Elastic properties of ribosomal RNA building blocks: molecular dynamics of the GTPase-associated center rRNA

Abstract

Explicit solvent molecular dynamics (MD) was used to describe the intrinsic flexibility of the helix 42-44 portion of the 23S rRNA (abbreviated as Kt-42+rGAC; kink-turn 42 and GTPase-associated center rRNA). The bottom part of this molecule consists of alternating rigid and flexible segments. The first flexible segment (Hinge1) is the highly anharmonic kink of Kt-42. The second one (Hinge2) is localized at the junction between helix 42 and helices 43/44. The rigid segments are the two arms of helix 42 flanking the kink. The whole molecule ends up with compact helices 43/44 (Head) which appear to be modestly compressed towards the subunit in the Haloarcula marismortui X-ray structure. Overall, the helix 42-44 rRNA is constructed as a sophisticated intrinsically flexible anisotropic molecular limb. The leading flexibility modes include bending at the hinges and twisting. The Head shows visible internal conformational plasticity, stemming from an intricate set of base pairing patterns including dynamical triads and tetrads. In summary, we demonstrate how rRNA building blocks with contrasting intrinsic flexibilities can form larger architectures with highly specific patterns of preferred low-energy motions and geometries.

Figure 1.

Kt-42+rGAC rRNA system. (A) Base pairing in the simulated Kt-42+rGAC system (helices 42–44 from the 23S rRNA of H. marismortui) using standard nomenclature (54).
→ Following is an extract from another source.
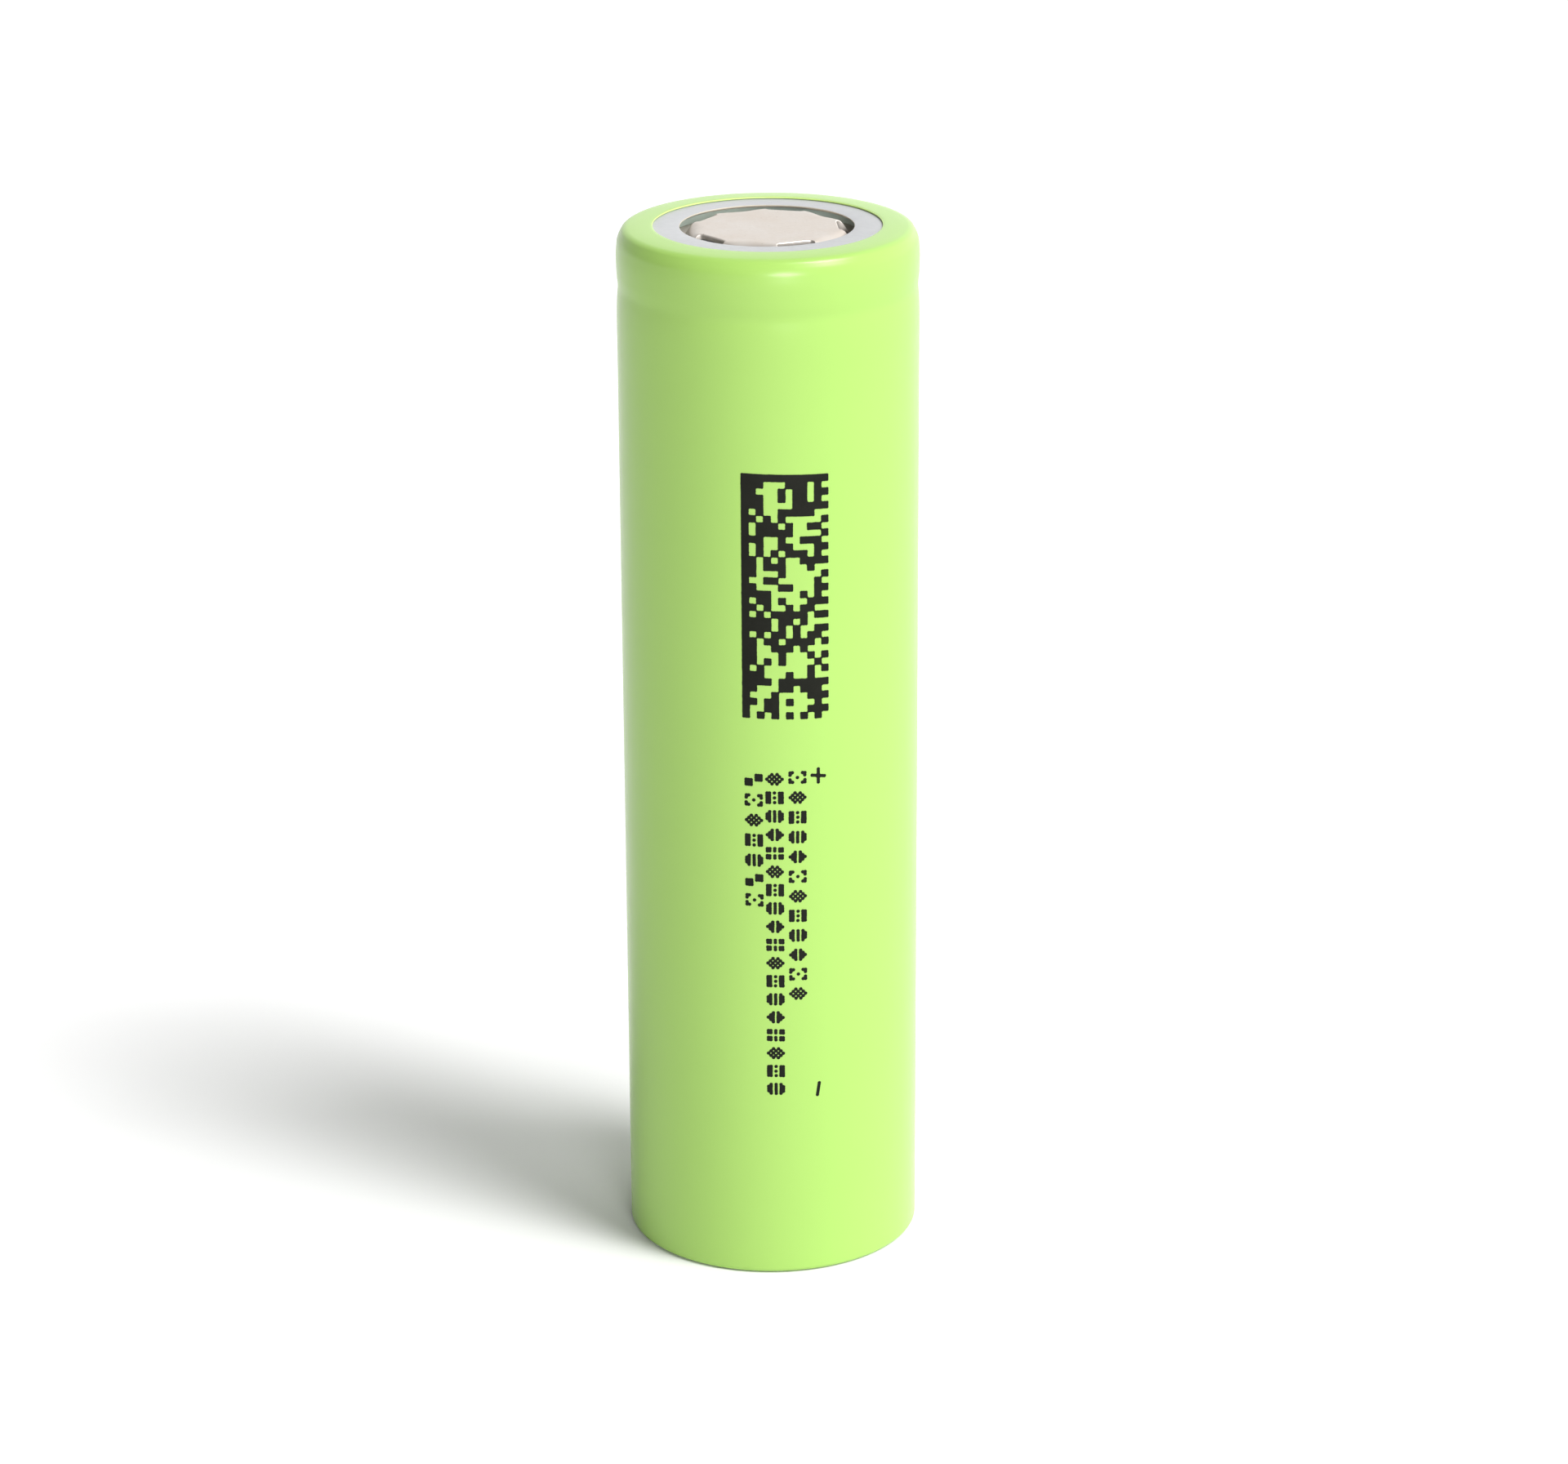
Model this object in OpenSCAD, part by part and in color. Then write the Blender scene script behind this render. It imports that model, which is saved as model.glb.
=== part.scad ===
// Cylindrical lithium-ion cell, 18 x 65 mm class, with every piece of its header and winding.
// +Z is up. The origin is the centre of the face that the cell stands on.

/* [Sleeve and can] */
// Outside diameter over the shrink sleeve
cell_d = 18.3; // [18.0:0.05:18.6]
// Height from the sleeve's bottom fold to its top fold
cell_h = 65.1; // [64.5:0.05:66]
// Thickness of the shrink film
film_t = 0.1; // [0.06:0.01:0.14]
// Radius of the sleeve's shoulder
shoulder_r = 1.1; // [0.9:0.05:1.3]
// Radius of the opening in the sleeve's top fold
fold_top_r = 6.9; // [6.6:0.05:7.2]
// Radius of the opening in the sleeve's bottom fold
fold_base_r = 7.4; // [7.2:0.05:7.8]
// Wall thickness of the steel can
can_wall = 0.2; // [0.15:0.01:0.25]
// Thickness of the can's base
can_base_t = 0.3; // [0.25:0.01:0.4]
// Height of the middle of the rolled bead
bead_z = 61.5; // [61.3:0.05:61.6]
// Inner radius of the crimped lip
lip_hole_r = 6.5; // [6.4:0.05:6.8]

/* [Washer and cap] */
// Radius of the hole in the insulating washer
washer_hole_r = 5.25; // [5.2:0.05:5.6]
// Outer radius of the insulating washer
washer_r = 8; // [7.6:0.05:8]
// Thickness of the insulating washer
washer_t = 0.18; // [0.12:0.01:0.18]
// Height of the cap's flat top
cap_top_z = 64.95; // [64.9:0.05:65.1]
// Sheet thickness of the cap
cap_t = 0.28; // [0.25:0.01:0.3]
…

The two flexible regions are marked as rectangles and the individual helices are marked as H42, H43 and H44. Strand connectivity is not highlighted to keep the figure readable. (B) Secondary structure of the Kt-42+rGAC. (C) Schematic representation of the Kt-42+rGAC showing its modularity with five consecutive segments (C-stem, Hinge1, NC-stem, Hinge2 and Head) with very distinct intrinsic mechanical properties and dynamics (see the text). Two flexible Hinges (circles) link three rigid segments (C-stem, NC-stem and Head). Arrows indicate the direction of preferred motions at both Hinges.

Figure 2.

Essential dynamics of Kt-42+rGAC rRNA system. Schematic (left) and surface (right) representations of the leading essential dynamics motions, double arrows indicate oscillations. (A) The initial displacement of the Head stemming from the rearrangement of Hinge2 (purple) observed during the first 5 ns of simulation and causing the permanent increase of the inter-helical angle by ca 25° (initial geometry in black, final in red). (B) Anisotropic anharmonic oscillation of rGAC pivoting at Kt-42 (Hinge1) (purple, EDA mode 1). (C) Internal breathing of rGAC (EDA mode 2) not contributing to the overall motion of rGAC and involving mainly the dynamics of non-canonical base pairs (see Supplementary Data). (D) Fluctuations of rGAC around Hinge2 (purple, EDA mode 3) characterized as anisotropic oscillatory bending of the duplex containing the upper part of helix 42 and helix 43. (E) Twisting of rGAC (EDA mode 4) stemming from twisting inherent to Kt-42 (35) and twisting in the Hinge2 region.

Figure 3.

Base tetrad A1207/G1160 … G1190/C1186 at the helix 42/rGAC junction. The overall X-ray geometry (A), the trans H/SE A1207/G1160 base pair with dynamical water insertion (B left), the trans WC/WC G1190/C1186 base pair assisted either by water or ion (B right) and the unusual G1190/G1160 base pair (X-ray structure, C left). A similar A1192/C1182 contact is shown (C right). Extended analysis of base pairing dynamics is given in Supplementary Data.